• **Task objective**
Repeat exactly the lines between and including those that contain "Continue the OpenSCAD" and "px, pz = (low[0]". Output no other line.

• **Records for this task**

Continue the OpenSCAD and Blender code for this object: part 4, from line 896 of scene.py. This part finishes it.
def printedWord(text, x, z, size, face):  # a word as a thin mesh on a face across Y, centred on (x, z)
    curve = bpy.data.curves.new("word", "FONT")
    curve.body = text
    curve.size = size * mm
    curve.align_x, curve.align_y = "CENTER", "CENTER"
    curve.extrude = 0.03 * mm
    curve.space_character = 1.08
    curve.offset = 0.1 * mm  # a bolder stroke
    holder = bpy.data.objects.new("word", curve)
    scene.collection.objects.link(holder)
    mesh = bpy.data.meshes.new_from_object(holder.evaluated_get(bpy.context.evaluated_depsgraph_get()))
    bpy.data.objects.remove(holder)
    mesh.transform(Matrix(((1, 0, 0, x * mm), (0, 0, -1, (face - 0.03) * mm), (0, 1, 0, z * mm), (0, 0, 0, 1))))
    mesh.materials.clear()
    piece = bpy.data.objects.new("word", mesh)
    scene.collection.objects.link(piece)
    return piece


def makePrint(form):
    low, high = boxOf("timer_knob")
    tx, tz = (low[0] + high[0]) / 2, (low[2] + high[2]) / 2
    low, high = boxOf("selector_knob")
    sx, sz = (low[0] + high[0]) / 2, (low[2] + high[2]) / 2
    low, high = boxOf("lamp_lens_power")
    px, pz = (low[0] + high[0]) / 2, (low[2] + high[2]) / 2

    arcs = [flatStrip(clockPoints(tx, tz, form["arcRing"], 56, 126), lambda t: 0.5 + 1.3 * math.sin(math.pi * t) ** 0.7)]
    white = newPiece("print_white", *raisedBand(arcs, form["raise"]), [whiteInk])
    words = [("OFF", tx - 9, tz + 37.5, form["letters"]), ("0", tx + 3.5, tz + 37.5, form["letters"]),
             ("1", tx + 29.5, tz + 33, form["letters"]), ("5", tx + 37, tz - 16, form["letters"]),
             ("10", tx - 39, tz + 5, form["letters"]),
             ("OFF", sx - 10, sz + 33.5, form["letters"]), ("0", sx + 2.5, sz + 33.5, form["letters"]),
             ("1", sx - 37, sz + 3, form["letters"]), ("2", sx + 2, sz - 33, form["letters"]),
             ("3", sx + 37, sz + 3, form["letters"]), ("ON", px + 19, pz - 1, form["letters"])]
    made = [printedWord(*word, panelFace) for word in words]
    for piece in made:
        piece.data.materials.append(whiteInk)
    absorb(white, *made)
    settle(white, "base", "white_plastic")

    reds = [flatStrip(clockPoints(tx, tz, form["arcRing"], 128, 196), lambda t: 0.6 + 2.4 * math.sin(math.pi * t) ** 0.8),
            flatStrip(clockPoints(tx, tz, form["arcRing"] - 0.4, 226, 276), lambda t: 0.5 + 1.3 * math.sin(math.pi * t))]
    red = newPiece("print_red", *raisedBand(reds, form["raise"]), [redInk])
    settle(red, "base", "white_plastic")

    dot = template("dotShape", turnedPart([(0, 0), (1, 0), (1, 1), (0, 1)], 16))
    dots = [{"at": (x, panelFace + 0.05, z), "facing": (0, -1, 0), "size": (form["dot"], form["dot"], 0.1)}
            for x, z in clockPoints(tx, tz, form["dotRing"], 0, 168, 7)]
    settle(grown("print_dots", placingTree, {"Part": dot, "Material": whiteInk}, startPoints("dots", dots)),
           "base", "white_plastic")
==
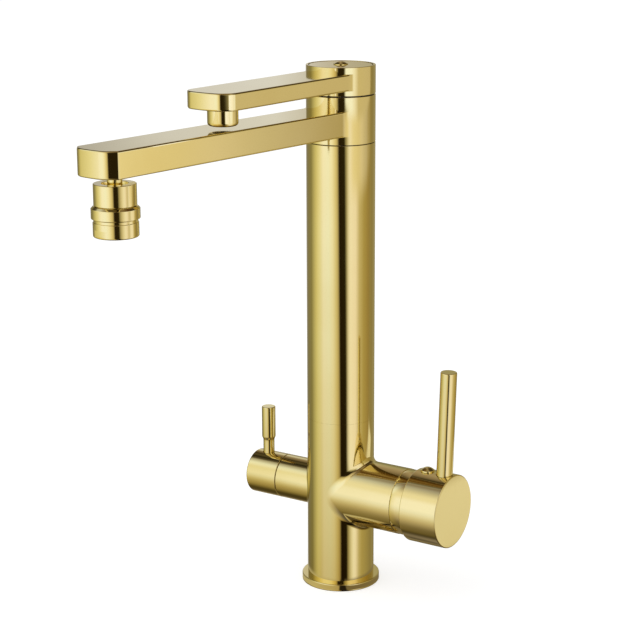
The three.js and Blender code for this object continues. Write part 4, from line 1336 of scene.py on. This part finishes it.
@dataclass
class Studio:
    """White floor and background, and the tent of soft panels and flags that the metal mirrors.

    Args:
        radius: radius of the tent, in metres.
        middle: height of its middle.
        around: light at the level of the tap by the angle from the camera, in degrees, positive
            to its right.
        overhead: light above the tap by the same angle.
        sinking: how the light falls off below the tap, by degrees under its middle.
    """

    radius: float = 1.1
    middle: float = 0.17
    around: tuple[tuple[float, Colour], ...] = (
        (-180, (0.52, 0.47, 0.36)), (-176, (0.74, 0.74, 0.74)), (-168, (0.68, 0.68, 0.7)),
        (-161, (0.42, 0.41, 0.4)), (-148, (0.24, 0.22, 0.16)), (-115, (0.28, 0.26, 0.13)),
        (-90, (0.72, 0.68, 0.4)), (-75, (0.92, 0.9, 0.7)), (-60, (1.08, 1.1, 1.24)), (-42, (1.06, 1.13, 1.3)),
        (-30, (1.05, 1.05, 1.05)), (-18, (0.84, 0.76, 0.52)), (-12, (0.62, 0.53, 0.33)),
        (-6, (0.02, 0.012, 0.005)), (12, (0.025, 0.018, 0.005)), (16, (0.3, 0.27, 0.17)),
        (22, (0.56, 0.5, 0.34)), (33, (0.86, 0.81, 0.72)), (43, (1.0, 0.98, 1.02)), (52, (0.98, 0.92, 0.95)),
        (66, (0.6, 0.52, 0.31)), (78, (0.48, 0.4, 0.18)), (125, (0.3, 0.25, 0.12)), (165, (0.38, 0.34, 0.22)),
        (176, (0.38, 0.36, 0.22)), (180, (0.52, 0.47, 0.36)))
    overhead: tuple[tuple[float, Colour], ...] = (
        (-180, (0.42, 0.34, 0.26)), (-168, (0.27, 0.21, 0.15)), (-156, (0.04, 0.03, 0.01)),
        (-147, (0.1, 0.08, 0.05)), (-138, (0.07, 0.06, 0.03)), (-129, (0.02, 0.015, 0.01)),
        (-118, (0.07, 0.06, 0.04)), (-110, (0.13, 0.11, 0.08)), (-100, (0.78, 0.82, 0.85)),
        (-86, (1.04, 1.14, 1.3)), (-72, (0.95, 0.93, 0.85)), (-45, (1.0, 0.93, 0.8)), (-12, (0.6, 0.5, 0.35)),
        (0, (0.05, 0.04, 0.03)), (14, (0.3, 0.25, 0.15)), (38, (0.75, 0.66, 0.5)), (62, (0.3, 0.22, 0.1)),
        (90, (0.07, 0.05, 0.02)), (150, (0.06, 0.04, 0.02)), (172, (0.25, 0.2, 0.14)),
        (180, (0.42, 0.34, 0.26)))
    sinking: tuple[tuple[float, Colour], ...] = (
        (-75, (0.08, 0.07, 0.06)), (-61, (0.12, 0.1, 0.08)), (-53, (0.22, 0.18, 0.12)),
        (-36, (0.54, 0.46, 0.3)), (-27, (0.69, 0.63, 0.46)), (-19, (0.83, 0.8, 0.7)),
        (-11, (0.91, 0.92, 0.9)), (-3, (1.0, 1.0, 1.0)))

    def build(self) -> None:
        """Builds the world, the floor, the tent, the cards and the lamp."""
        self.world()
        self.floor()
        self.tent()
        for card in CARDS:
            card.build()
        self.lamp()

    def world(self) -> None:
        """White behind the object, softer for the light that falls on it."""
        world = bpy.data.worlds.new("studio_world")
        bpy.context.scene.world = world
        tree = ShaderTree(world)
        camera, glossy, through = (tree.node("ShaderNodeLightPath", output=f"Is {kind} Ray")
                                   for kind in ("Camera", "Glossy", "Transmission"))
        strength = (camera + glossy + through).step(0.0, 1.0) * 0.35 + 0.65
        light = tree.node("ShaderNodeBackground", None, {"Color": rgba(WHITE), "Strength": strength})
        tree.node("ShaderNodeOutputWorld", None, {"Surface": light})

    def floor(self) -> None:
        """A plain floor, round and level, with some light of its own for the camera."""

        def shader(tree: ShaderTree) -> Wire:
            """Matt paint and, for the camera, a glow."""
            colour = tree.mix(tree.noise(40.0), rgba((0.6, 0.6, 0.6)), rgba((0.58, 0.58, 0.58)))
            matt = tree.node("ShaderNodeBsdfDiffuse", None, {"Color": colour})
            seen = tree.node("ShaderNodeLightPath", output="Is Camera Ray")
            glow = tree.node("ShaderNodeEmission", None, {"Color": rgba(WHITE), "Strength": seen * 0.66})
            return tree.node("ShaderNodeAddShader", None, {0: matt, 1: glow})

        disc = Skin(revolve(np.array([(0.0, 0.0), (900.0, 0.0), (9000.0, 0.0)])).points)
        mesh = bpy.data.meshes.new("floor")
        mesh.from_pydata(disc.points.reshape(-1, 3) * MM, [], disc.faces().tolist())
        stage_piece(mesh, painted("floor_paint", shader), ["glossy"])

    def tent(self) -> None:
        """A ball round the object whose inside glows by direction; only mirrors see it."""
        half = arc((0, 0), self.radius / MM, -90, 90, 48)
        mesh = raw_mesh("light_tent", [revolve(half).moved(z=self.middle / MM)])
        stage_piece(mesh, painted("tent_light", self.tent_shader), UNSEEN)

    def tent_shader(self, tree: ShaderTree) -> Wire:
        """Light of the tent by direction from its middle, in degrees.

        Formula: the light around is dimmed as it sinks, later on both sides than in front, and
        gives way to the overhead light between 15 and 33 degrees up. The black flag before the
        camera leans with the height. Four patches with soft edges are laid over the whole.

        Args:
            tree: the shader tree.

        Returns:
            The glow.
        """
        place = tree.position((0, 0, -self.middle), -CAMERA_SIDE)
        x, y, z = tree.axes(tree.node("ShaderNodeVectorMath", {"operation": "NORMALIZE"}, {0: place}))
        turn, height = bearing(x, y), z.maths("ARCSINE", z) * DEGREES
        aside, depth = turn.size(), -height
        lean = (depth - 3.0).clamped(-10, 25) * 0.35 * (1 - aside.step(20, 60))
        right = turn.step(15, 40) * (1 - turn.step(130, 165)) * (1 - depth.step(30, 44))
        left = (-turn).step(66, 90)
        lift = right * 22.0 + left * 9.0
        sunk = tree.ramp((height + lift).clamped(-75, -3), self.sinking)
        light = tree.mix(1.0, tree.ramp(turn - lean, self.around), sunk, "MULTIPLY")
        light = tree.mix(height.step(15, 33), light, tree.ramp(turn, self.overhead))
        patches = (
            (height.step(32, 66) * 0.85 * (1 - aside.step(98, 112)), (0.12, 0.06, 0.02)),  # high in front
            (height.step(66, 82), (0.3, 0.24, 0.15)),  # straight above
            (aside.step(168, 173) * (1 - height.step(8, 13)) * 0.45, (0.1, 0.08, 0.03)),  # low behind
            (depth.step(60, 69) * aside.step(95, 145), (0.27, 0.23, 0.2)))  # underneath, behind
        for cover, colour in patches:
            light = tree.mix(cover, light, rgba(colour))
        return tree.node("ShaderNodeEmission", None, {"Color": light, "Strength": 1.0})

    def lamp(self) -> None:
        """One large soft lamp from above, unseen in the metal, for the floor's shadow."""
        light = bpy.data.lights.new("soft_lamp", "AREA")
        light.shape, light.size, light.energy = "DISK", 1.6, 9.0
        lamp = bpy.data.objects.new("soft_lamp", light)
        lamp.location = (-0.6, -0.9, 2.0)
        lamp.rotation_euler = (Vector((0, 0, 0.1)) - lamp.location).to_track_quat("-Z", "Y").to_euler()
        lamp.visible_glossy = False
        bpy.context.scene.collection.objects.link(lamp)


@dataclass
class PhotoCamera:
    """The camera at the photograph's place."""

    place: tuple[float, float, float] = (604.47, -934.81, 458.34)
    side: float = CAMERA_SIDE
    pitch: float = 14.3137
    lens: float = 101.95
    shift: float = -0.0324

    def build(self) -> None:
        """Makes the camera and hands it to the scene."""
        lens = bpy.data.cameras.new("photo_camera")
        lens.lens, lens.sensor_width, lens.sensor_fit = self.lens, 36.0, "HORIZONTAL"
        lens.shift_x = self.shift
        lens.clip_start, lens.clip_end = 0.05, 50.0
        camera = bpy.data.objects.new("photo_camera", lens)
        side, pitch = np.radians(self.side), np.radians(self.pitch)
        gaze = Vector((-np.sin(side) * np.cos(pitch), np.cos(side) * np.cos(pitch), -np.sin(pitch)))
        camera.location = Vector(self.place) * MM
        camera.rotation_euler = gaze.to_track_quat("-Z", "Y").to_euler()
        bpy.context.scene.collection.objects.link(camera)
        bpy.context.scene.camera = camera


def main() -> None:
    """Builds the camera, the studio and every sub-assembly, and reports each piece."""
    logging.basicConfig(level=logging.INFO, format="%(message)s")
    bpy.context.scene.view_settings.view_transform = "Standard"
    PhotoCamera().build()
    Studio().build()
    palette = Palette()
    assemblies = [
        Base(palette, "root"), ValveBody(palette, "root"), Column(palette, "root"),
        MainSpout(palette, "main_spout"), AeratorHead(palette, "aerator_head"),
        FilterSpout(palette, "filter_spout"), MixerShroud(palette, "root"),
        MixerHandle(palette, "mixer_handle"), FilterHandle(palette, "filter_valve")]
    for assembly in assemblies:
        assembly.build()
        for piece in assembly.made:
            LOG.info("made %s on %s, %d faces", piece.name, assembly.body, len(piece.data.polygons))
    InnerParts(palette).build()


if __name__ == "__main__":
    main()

• **Result of this exercise**
Continue the OpenSCAD and Blender code for this object: part 4, from line 896 of scene.py. This part finishes it.
def printedWord(text, x, z, size, face):  # a word as a thin mesh on a face across Y, centred on (x, z)
    curve = bpy.data.curves.new("word", "FONT")
    curve.body = text
    curve.size = size * mm
    curve.align_x, curve.align_y = "CENTER", "CENTER"
    curve.extrude = 0.03 * mm
    curve.space_character = 1.08
    curve.offset = 0.1 * mm  # a bolder stroke
    holder = bpy.data.objects.new("word", curve)
    scene.collection.objects.link(holder)
    mesh = bpy.data.meshes.new_from_object(holder.evaluated_get(bpy.context.evaluated_depsgraph_get()))
    bpy.data.objects.remove(holder)
    mesh.transform(Matrix(((1, 0, 0, x * mm), (0, 0, -1, (face - 0.03) * mm), (0, 1, 0, z * mm), (0, 0, 0, 1))))
    mesh.materials.clear()
    piece = bpy.data.objects.new("word", mesh)
    scene.collection.objects.link(piece)
    return piece


def makePrint(form):
    low, high = boxOf("timer_knob")
    tx, tz = (low[0] + high[0]) / 2, (low[2] + high[2]) / 2
    low, high = boxOf("selector_knob")
    sx, sz = (low[0] + high[0]) / 2, (low[2] + high[2]) / 2
    low, high = boxOf("lamp_lens_power")
    px, pz = (low[0] + high[0]) / 2, (low[2] + high[2]) / 2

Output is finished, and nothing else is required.